Vor den Wahlen müsste allerdings auch Barak erst noch seine innerparteilichen Widersacher niederringen, also etwa seinen Außenminister Shlomo Ben-Ami und den Knessetpräsidenten Avraham Burg, möglicherweise wie im Likud durch Vorwahlen. Doch während bei den Rechtskonservativen der Kampf um die Kandidatur gerade erst begonnen hat, konnte Barak an dieser Front bereits vergangene Woche einen ersten Sieg erringen: Das Zentralkomitee der Arbeitspartei beschloss, ihn zu unterstützen. Obwohl einige ZK-Mitglieder zu kurze Einladungsfristen kritisierten und der Beschluss die Möglichkeit offen lässt, dass sich noch weitere Kandidaten bewerben, dürfte es für diese schwierig sein, gegenüber Barak an Boden zu gewinnen.

Der lachende Dritte könnte Palästinenserchef Yassir Arafat sein. Der Erfolg beider politischer Richtungen in Israel ist nicht unwesentlich vom Verhältnis ihres Landes zu den Palästinensern abhängig. Daher ist die von Beobachtern geäußerte Einschätzung, der Ausgang der israelischen Wahlen könne vom Verhalten Arafats beeinflusst werden, nicht ganz von der Hand zu weisen.

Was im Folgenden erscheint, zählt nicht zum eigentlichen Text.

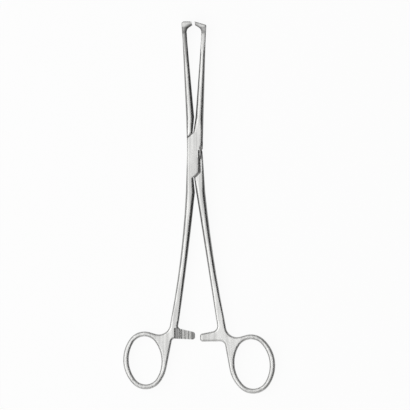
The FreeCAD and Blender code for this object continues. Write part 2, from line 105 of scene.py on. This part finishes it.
# Duller steel that no polishing wheel reaches: the share of the shade, and the lowest and highest
# corners of a box
LOCK_INSIDE = (0.8, (-0.009, -0.0142, 0.00165), (0.009, 0.0122, 0.00395))
LEFT_TOOTH_ROOTS = (0.42, (-0.0128, -0.1035, 0.0022), (0.001, -0.093, 0.0025))
RIGHT_TOOTH_ROOTS = (0.42, (-0.001, -0.1065, 0.0031), (0.0128, -0.096, 0.0034))

# Milled forms, with crisp edges and a brighter, rougher face: the bite's and the ratchets' teeth
MILLED_SHARE = 1.6
MILLED_ROUGHNESS = 0.4
MILLED = (
    ((-0.0012, 0.064, -0.002), (0.0012, 0.072, 0.008)),
    ((-0.0094, -0.1035, 0.0022), (0.0, -0.093, 0.0034)),
    ((0.0, -0.1065, 0.0022), (0.0094, -0.096, 0.0034)),
)
# Riveted pin, ground flush with the box, and so with crisp edges too
GROUND_FLUSH = ((-0.0025, -0.0025, -0.001), (0.0025, 0.0025, 0.007))

# Pieces: node, name of its steel, seed of its patterns, its dull boxes and its jaw's hollow. Each
# half has its jaw on one side of the instrument and its ratchet bar on the other.
PIECES = (
    ("box_half", "box_half_satin_steel", 0.0, (LEFT_TOOTH_ROOTS,), RIGHT_HOLLOW),
    ("tongue_half", "tongue_half_satin_steel", 5.3, (LOCK_INSIDE, RIGHT_TOOTH_ROOTS), LEFT_HOLLOW),
    ("lock_pin", "pin_ground_steel", 9.1, (), None),
)


def link(tree, source, target):
    """Connect an output socket to an input socket."""
    tree.links.new(source, target)


def math_node(tree, operation, *values):
    """Math node on sockets or numbers."""
    node = tree.nodes.new("ShaderNodeMath")
    node.operation = operation
    for socket, value in zip(node.inputs, values):
        if isinstance(value, (int, float)):
            socket.default_value = value
        else:
            link(tree, value, socket)
    return node.outputs["Value"]


def fold(tree, operation, values):
    """Several sockets joined by one operation, from the first to the last."""
    return reduce(lambda first, second: math_node(tree, operation, first, second), values)


def split_axes(tree, vector):
    """Sockets X, Y and Z of a vector socket."""
    split = tree.nodes.new("ShaderNodeSeparateXYZ")
    link(tree, vector, split.inputs["Vector"])
    return split.outputs


def pattern_noise(tree, place, pattern, shift):
    """Noise over a piece's own coordinates, scaled for each axis and shifted."""
    scale, detail = pattern
    mapping = tree.nodes.new("ShaderNodeMapping")
    mapping.inputs["Scale"].default_value = scale
    mapping.inputs["Location"].default_value = shift
    link(tree, place, mapping.inputs["Vector"])
    noise = tree.nodes.new("ShaderNodeTexNoise")
    noise.inputs["Scale"].default_value = 1.0
    noise.inputs["Detail"].default_value = detail
    noise.inputs["Roughness"].default_value = NOISE_ROUGHNESS
    link(tree, mapping.outputs["Vector"], noise.inputs["Vector"])
    return noise.outputs["Fac"]


def ramp(tree, factor, first, last, start, end):
    """First value up to the start, last value from the end on, and an even change between them."""
    node = tree.nodes.new("ShaderNodeMapRange")
    node.inputs["From Min"].default_value = start
    node.inputs["From Max"].default_value = end
    node.inputs["To Min"].default_value = first
    node.inputs["To Max"].default_value = last
    link(tree, factor, node.inputs["Value"])
    return node.outputs["Result"]


def switch(tree, mask, outside, within):
    """One value where a mask is 0 and another where it is 1."""
    return ramp(tree, mask, outside, within, 0.0, 1.0)


def in_box(tree, axes, low, high):
    """1 inside a box and 0 outside it."""
    return fold(tree, "MULTIPLY", [
        math_node(tree, "COMPARE", axes[axis], (start + end) / 2, (end - start) / 2)
        for axis, start, end in zip("XYZ", low, high)])


def in_hollow(tree, axes, start, end):
    """1 in the hollow under the hooks, which sets in between two places on Y."""
    rise = math_node(tree, "SUBTRACT", axes["Y"], HOLLOW_CENTER_Y)
    rise = math_node(tree, "MAXIMUM", rise, 0.0)
    squares = [math_node(tree, "MULTIPLY", leg, leg) for leg in (axes["X"], rise)]
    reach = math_node(tree, "SQRT", fold(tree, "ADD", squares))
    return fold(tree, "MULTIPLY", [
        ramp(tree, reach, 1.0, 0.0, *HOLLOW_REACH), ramp(tree, axes["Y"], 0.0, 1.0, start, end)])


def worn_normal(tree, axes, milled):
    """Normal that is rounded at the edges, except on milled forms and around the pin."""
    worn = fold(tree, "ADD", [
        ramp(tree, axes["Y"], *wear) for wear in (HANDLE_EDGES, JAW_EDGES)])
    crisp = fold(tree, "MAXIMUM", [milled, in_box(tree, axes, *GROUND_FLUSH)])
    radius = fold(tree, "MULTIPLY", [worn, switch(tree, crisp, 1.0, 0.0)])
    edges = tree.nodes.new("ShaderNodeBevel")
    edges.samples = EDGE_SAMPLES
    link(tree, math_node(tree, "MAXIMUM", radius, CRISP_EDGE), edges.inputs["Radius"])
    return edges.outputs["Normal"]


def side_tone(tree, y, normal):
    """Share of the shade by the slope of a face: 1 on flats and less on sides."""
    flatness = math_node(tree, "ABSOLUTE", split_axes(tree, normal)["Z"])
    steepness = ramp(tree, flatness, 1.0, 0.0, *SIDE_SLOPE)
    loss = math_node(tree, "SUBTRACT", 1.0, ramp(tree, y, *SIDE_SHARE))
    return math_node(tree, "SUBTRACT", 1.0, math_node(tree, "MULTIPLY", steepness, loss))


def brushed_normal(tree, streaks, grain, normal):
    """Normal with the fine relief of the brushing."""
    bump = tree.nodes.new("ShaderNodeBump")
    bump.inputs["Strength"].default_value = BUMP_STRENGTH
    bump.inputs["Distance"].default_value = BUMP_DEPTH
    height = math_node(tree, "ADD", math_node(tree, "MULTIPLY", grain, BUMP_GRAIN), streaks)
    link(tree, height, bump.inputs["Height"])
    link(tree, normal, bump.inputs["Normal"])
    return bump.outputs["Normal"]


def steel(name, seed, dull_boxes, jaw_hollow):
    """Satin surgical steel, brushed lengthwise, with worn edges, darker sides and dull recesses."""
    material = bpy.data.materials.new(name)
    material.use_nodes = True
    tree = material.node_tree
    shader = tree.nodes["Principled BSDF"]
    shader.inputs["Metallic"].default_value = 1.0

    place = tree.nodes.new("ShaderNodeTexCoord").outputs["Object"]
    axes = split_axes(tree, place)
    shift = [seed * step for step in SEED_STEPS]
    streaks, grain, clouds, bands = [
        pattern_noise(tree, place, pattern, shift) for pattern in (STREAKS, GRAIN, CLOUDS, BANDS)]
    milled = fold(tree, "MAXIMUM", [in_box(tree, axes, *box) for box in MILLED])
    normal = worn_normal(tree, axes, milled)

    tones = [
        ramp(tree, streaks, *STREAK_TONE, *NOISE_SPAN),
        ramp(tree, clouds, *CLOUD_TONE, *NOISE_SPAN),
        ramp(tree, bands, *BAND_TONE, *NOISE_SPAN),
        side_tone(tree, axes["Y"], normal),
    ]
    if jaw_hollow:
        share, start, end = jaw_hollow
        tones.append(switch(tree, in_hollow(tree, axes, start, end), 1.0, share))
    tones.append(switch(tree, milled, 1.0, MILLED_SHARE))
    tones.append(ramp(tree, axes["Y"], *RING_SHARE))
    for share, low, high in dull_boxes:
        tones.append(switch(tree, in_box(tree, axes, low, high), 1.0, share))
    color = tree.nodes.new("ShaderNodeVectorMath")
    color.operation = "SCALE"
    color.inputs[0].default_value = STEEL_SHADE
    link(tree, fold(tree, "MULTIPLY", tones), color.inputs["Scale"])
    link(tree, color.outputs["Vector"], shader.inputs["Base Color"])

    grain_span = [STEEL_ROUGHNESS * share for share in GRAIN_ROUGHNESS]
    brushed = fold(tree, "MULTIPLY", [
        ramp(tree, streaks, *STREAK_ROUGHNESS, *NOISE_SPAN),
        ramp(tree, grain, *grain_span, *NOISE_SPAN)])
    roughness = fold(tree, "ADD", [
        brushed, switch(tree, milled, 0.0, MILLED_ROUGHNESS),
        ramp(tree, axes["Y"], *RING_ROUGHNESS)])
    link(tree, roughness, shader.inputs["Roughness"])
    link(tree, brushed_normal(tree, streaks, grain, normal), shader.inputs["Normal"])
    return material


def dress(node, material):
    """Give a CAD piece its one material."""
    node.data.materials.clear()
    node.data.materials.append(material)


def make_floor(height):
    """Plain pale block that stays almost white in the picture and keeps a soft shadow."""
    mesh = bpy.data.meshes.new("table_top")
    half = FLOOR_SIZE / 2
    square = ((-half, -half), (half, -half), (half, half), (-half, half))
    corners = [(x, y, z) for z in (height, height - FLOOR_DEPTH) for x, y in square]
    walls = [(i, i + 4, (i + 1) % 4 + 4, (i + 1) % 4) for i in range(4)]
    mesh.from_pydata(corners, [], [(0, 1, 2, 3), (7, 6, 5, 4)] + walls)
    floor = bpy.data.objects.new("table_top", mesh)
    bpy.context.scene.collection.objects.link(floor)

    material = bpy.data.materials.new("pale_table")
    material.use_nodes = True
    tree = material.node_tree
    shader = tree.nodes["Principled BSDF"]
    shader.inputs["Base Color"].default_value = (FLOOR_SHADE, FLOOR_SHADE, FLOOR_SHADE, 1)
    shader.inputs["Roughness"].default_value = FLOOR_ROUGHNESS
    glow = tree.nodes.new("ShaderNodeEmission")
    glow.inputs["Color"].default_value = (1, 1, 1, 1)
    rays = tree.nodes.new("ShaderNodeLightPath").outputs
    seen = fold(tree, "MAXIMUM", [
        rays["Is Glossy Ray"], rays["Is Transmission Ray"], rays["Is Camera Ray"]])
    mix = tree.nodes.new("ShaderNodeMixShader")
    link(tree, math_node(tree, "MULTIPLY", seen, 1 - FLOOR_LIT_SHARE), mix.inputs["Fac"])
    link(tree, shader.outputs["BSDF"], mix.inputs[1])
    link(tree, glow.outputs["Emission"], mix.inputs[2])
    link(tree, mix.outputs["Shader"], tree.nodes["Material Output"].inputs["Surface"])
    mesh.materials.append(material)


def make_lights():
    """Dim room, brighter at its left and at its two ends, and the level lamps."""
    world = bpy.data.worlds.new("studio")
    bpy.context.scene.world = world
    world.use_nodes = True
    tree = world.node_tree
    background = tree.nodes["Background"]
    background.inputs["Color"].default_value = (1, 1, 1, 1)
    direction = split_axes(tree, tree.nodes.new("ShaderNodeTexCoord").outputs["Generated"])
    across = ramp(tree, direction["X"], *ROOM_ACROSS)
    ends = [ramp(tree, direction["Y"], *end) for end in (ROOM_HANDLE_END, ROOM_JAW_END)]
    strength = math_node(tree, "ADD", across, fold(tree, "ADD", ends))
    link(tree, strength, background.inputs["Strength"])
    for name, place, width, length, watts in LAMPS:
        lamp = bpy.data.lights.new(name, "AREA")
        lamp.shape = "RECTANGLE"
        lamp.size = width
        lamp.size_y = length
        lamp.energy = watts
        holder = bpy.data.objects.new(name, lamp)
        holder.location = place
        bpy.context.scene.collection.objects.link(holder)


def make_camera():
    """Level camera straight above, turned so that the instrument leans as in the picture."""
    camera = bpy.data.cameras.new("camera")
    camera.type = "ORTHO"
    camera.ortho_scale = VIEW_WIDTH
    camera.clip_start, camera.clip_end = CAMERA_CLIP
    holder = bpy.data.objects.new("camera", camera)
    holder.matrix_world = Matrix.Translation((*VIEW_CENTER, CAMERA_HEIGHT)) @ Matrix.Rotation(
        math.radians(-VIEW_LEAN), 4, "Z")
    bpy.context.scene.collection.objects.link(holder)
    bpy.context.scene.camera = holder


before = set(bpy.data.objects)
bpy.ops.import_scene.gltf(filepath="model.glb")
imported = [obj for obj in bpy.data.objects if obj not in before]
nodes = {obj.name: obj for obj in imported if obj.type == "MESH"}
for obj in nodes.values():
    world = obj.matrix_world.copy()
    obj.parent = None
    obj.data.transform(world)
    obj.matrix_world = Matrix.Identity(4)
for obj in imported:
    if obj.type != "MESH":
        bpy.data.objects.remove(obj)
cad_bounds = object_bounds()

for node, name, seed, dull_boxes, jaw_hollow in PIECES:
    dress(nodes[node], steel(name, seed, dull_boxes, jaw_hollow))

make_floor(cad_bounds[0][2] - FLOOR_GAP)
make_lights()
make_camera()
bpy.context.scene.view_settings.view_transform = "Standard"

Die Frage ist, ob Arafat Wert auf eine Mitte-Links-Regierung in Jerusalem legt. Einige Anzeichen deuten darauf hin. So ist in den letzten Tagen keine weitere Eskalation zu beobachten. Zudem könnte Arafats Verhandlungsbereitschaft nach seinen Erfolgen bei der Internationalisierung des Konflikts und seinem begrenzten innenpolitischen Wiedererstarken gewachsen sein.

Schließlich hat sich damit auch die Ausgangsposition der palästinensischen Seite verbessert. So ist es nicht unwahrscheinlich, dass tatsächlich, wie von einigen Medien kolportiert, schon wieder umfassende Geheimverhandlungen zwischen Israelis und Palästinensern stattfinden. Sollten sie Erfolg haben, könnte Barak die israelischen Wahlen mit einer Volksabstimmung über das ausgehandelte Friedensabkommen verbinden. In diesem Fall hätte er gute Chancen, selbst gegen Netanyahu zu gewinnen. Doch davor stehen etliche Wenns und Abers.